По сути, именно это и может оказаться единственной и истинной подоплекой Линча: просто влезть вам в голову{15}. Его явно больше заботит проникновение в голову, чем то, что он там будет делать по прибытии. Это «хорошее» искусство? Трудно сказать. Оно кажется скорее — опять же — либо гениальным, либо психопатичным.
12. одна из самых пустячных сцен «Шоссе в никуда», на съемке которой я побывал
Учитывая стремление его фильмов к маленьким городкам, Лос-Анджелес кажется неподходящим место действия «Шоссе в никуда», и сперва я думал, что его выбор продиктован уменьшением бюджета, или является мрачным признаком, что Линч все же продался Голливуду.

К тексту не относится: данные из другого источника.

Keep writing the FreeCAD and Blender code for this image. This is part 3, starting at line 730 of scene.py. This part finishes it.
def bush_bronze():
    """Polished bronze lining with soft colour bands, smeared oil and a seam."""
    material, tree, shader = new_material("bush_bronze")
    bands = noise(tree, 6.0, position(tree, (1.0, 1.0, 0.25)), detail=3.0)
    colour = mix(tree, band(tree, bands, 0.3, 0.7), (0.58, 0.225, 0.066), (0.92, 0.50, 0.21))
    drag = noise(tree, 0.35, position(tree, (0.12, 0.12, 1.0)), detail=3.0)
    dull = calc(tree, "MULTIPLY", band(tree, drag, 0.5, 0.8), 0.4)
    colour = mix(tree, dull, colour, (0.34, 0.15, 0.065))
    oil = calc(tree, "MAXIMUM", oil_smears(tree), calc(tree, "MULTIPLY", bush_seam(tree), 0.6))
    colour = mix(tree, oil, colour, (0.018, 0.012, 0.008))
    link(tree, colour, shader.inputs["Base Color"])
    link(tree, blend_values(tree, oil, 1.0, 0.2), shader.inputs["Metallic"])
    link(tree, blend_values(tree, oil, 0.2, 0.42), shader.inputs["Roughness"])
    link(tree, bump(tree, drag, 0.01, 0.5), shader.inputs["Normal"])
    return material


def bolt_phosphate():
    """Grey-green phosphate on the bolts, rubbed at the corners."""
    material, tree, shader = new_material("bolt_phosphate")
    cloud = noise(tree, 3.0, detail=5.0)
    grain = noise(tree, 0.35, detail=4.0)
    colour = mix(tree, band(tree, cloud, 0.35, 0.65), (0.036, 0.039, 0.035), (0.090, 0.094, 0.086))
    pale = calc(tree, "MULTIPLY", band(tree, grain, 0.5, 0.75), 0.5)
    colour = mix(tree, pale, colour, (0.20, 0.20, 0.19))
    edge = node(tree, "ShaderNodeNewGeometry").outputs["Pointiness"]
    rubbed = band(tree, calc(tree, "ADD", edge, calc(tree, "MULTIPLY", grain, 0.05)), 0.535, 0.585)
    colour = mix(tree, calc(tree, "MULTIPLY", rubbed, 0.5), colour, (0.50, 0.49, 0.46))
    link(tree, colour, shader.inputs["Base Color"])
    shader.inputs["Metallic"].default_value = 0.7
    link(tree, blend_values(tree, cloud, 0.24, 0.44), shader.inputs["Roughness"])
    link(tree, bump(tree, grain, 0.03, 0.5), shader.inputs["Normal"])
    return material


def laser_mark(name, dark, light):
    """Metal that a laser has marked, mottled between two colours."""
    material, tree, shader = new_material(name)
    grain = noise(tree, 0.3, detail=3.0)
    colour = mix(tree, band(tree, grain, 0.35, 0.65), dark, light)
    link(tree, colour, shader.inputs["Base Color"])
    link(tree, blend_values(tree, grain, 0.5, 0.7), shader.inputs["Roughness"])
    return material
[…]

Но ЛА в январе оказывается вполне себе линчевским. Куда ни глянь, везде сюрреалистические/банальные противопоставления и интерпретации. К счетчику в такси от LAX приделано считывающее устройство, чтобы платить кредитной карточкой. Или лобби моего отеля{16}, где звучит чудесная музыка на пианино, вот только когда идешь бросить бакс в снифтер пианиста, оказывается, что никто не играет, пианино играет само по себе, но это и не автоматическое пианино, а обычный Steinway с приделанным странным компьютеризированным прибором на клавиатуре; пианино играет 24 часа в сутки и ни разу не повторяется. Мой отель расположен либо в Западном Голливуде, либо у подножия Беверли Хиллс; два клерка у регистрации начинают спорить между собой, когда я спрашиваю, где конкретно в ЛА мы находимся. Спор длится абсурдно долго, пока я молча стою рядом.
В моем номере на балкон ведут невероятно шикарные и дорогие французские двери, вот только балкон ровно 25 сантиметров в ширину и с такой острой решеткой, что подходить не хочется. Не думаю, что французские двери и балкон — запланированная шутка. Напротив отеля находится гигантский красно-голубой молл, высококлассный, с дорогими футуристическими эскалаторами наискосок по фасаду, и все же за три дня я ни разу не вижу, чтобы кто-то спускался или поднимался по эскалатору; молл освещен, открыт и кажется совершенно заброшенным. Зимнее небо без смога, но нереальное, голубое, как знаменитое насыщенно-голубое небо в начале «Синего бархата».
В ЛА есть уличные музыканты, но здесь они играют на средней полосе, а не на тротуаре или в метро, и люди бросают им мелочь и трепещущие банкноты из проносящихся машин — многие метают с рутинной точностью долгой практики. На средних полосах между отелем и площадками Дэвида Линча большинство уличных музыкантов играли на таких инструментах, как сагаты и цитры.
Факт: за три дня здесь от журнала «Premiere» я встречу двух (2) разных людей по имени Балун[9].
Основная отрасль здесь, судя по всему, парковка машин; даже у некоторых заведений фаст-фуда есть услуга парковки; я бы не против получить контракт с Западным Голливудом/Беверли Хиллс на поставку алой формы парковщиков. У многих парковщиков длинные, сложно заплетенные волосы и внешность итальянской мужской модели с обложки «Harlequin Romance». Более того, все на улицах выглядят до нелепого прекрасно. Все крайне модно и хорошо одеты; к третьему дню я понял, что отличать бедных и бездомных можно по тому, что они на вид носят одежду не на заказ{17}. Единственные незначительно потрепанные люди в поле зрения — суровые латиноамериканцы, продающие апельсины с тележек на тех средних полосах, что не заняты музыкантами с цитрами. Супермодели перебегают четырехполосные улицы на красный свет и им сигналят люди из Саабов цвета фуксии и коричневых мерседесов.
И самый главный стереотип — тоже правда: с любой данной точки обзора в любое время на дорогах видно около четырех миллионов машин, и нет ни одной, не покрытой воском. У людей не только личные номерные знаки, но и личные рамки для номерных знаков. И почти все говорят по телефону, пока едут; через какое-то время возникает безумное, но непоколебимое чувство, что они разговаривают друг с другом, что каждый водитель говорит по телефону с другим водителем.
В первую ночь, пока я возвращался с площадки, мимо нас по Маллхолланд пронеслась Karmann-Ghia с выключенными фарами, и за рулем сидела старушка с бумажной тарелкой в зубах и все же говорившая по телефону.